I'm still flummoxed by the push for non-hydrocarbon electricity sources. Was their purpose the uniting under enviro such as the past 60 years? Was it to drown the states under debt? Or was it just the usual push for global governance thru carbon? Did they believe wind would work, seriously?
At the start of the new Republic, following the success of the War of Independence, was it not Alexander Hamilton who made an interesting statement along the lines of "as much capital as possible should be in the hands of the few rather than spread among the many" .

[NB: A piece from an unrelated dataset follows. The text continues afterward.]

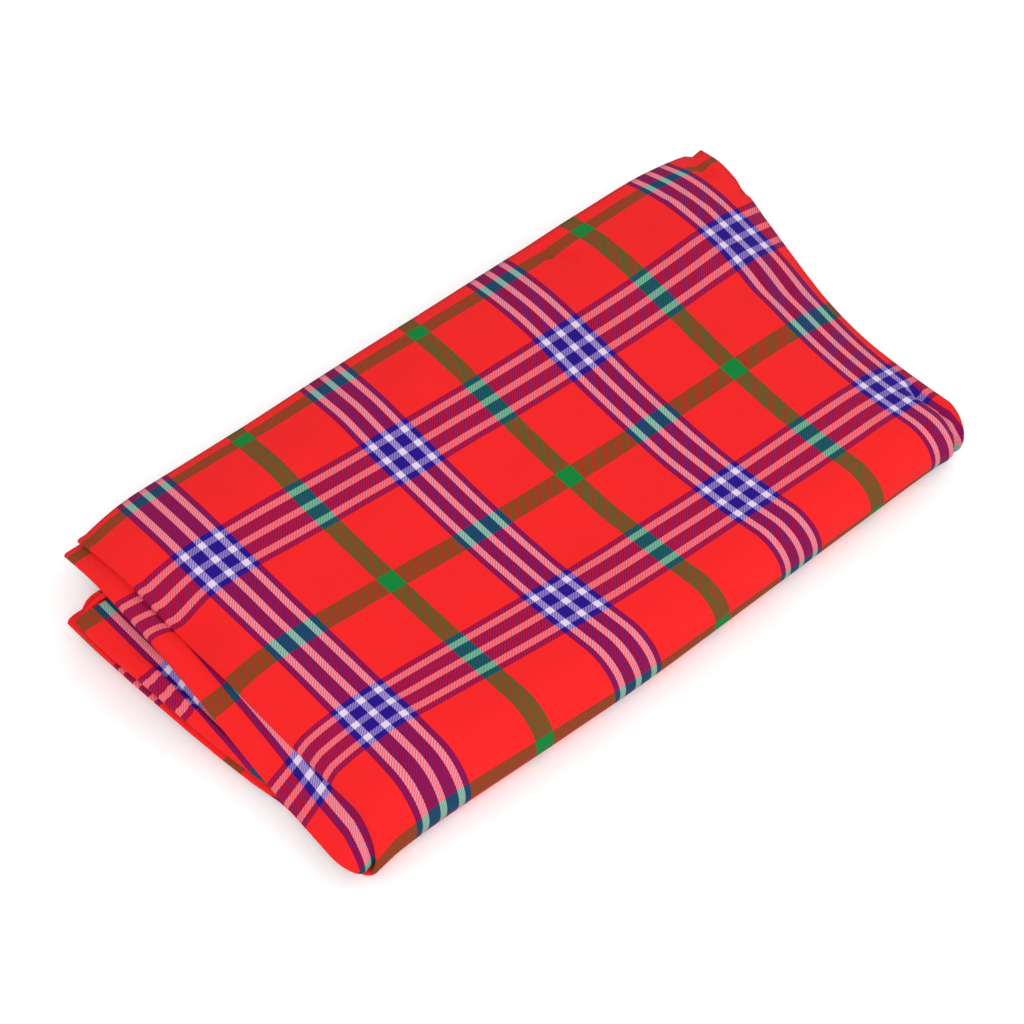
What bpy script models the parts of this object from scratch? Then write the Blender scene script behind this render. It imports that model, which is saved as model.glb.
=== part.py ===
"""A Maasai shuka blanket, folded for the shelf.

The blanket is one woven cloth of about 2.0 by 1.3 m and nothing else. It is pleated back and forth
in four along its length, and that band of four layers is then folded in five across its width. The
first pass lies on top, rolls over the front edge as one round fold and comes back along the floor, and
the other three passes lie between the two.

World axes: +X runs along the folded blanket to its right end, +Y from the rolled front edge to the
open back edge, and +Z up. The origin is at the middle of the underside.
"""

import math
from collections import namedtuple

import bpy
import numpy as np

# The cloth and the stack of its layers, in metres.
CLOTH_THICKNESS = 0.0010
LAYER_PITCH = 0.0025
PLEATS = 4
TOP_LEVEL = 19

# Where the cloth begins and ends, seen from the left end.
TOP_EDGE_Y_LEFT = 0.1625
TOP_EDGE_Y_RIGHT = 0.1850
TOP_EDGE_LEFT_X = -0.2500
TOP_EDGE_RIGHT_X = 0.2500
INNER_END_Y = -0.0930

# The left end, where the top bends down and the pleats stand a little open.
BEND_LENGTH = 0.0400
CREASE_INSET = 0.0040
OPEN_GAP = 0.0015

# The top pass droops behind the stack that carries it.
DROOP_START_Y = 0.1000
STACK_BACK_Y = 0.1180
DROOP_RATE_LEFT = 3.2
DROOP_RATE_MIDDLE = 2.3
DROOP_RATE_RIGHT = 1.4
DROOP_SIDE_X = 0.2000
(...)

Hamilton had proposed that the new Republic reimburse the securities it owed to those who fought in the Revolutionary War at full price. Speculators heard of this, bought the securities from the Revolution’s fighters at a fraction of their cost, making large profits.
Much opposition arose in the newly established Congress, many wanting a fairer reimbursement for those whose families had actuallly fought. Some wheeling/dealing was carried out on this and other matters which were to have long term consequences for the new Republic.
Two of the most important were slave holding and the siting of the capital of the Republic in a swamp on the banks of the Potomac, rather than in Philadelphia,
So many people/families who fought and died for the Revolution were short changed for the benefit of few.
Other examples exist right up to the present. The most egregious being the 1980’s S&L, the 1990s LTCM and the Wall Street Tsunami leading to the GFC, that Global Financial Chicken coming home to roost with a large and noisome pile of economic, financial and fiscal ordure.
"the prospect of installing trusted federal bureaucrats or governments of unity in Sacramento or Springfield is not among them"..... Hah!
Just wait until one of the states goes bankrupt and the Feds need to impose discipline from outside - assuming that the Feds have learned any discipline of their own by then.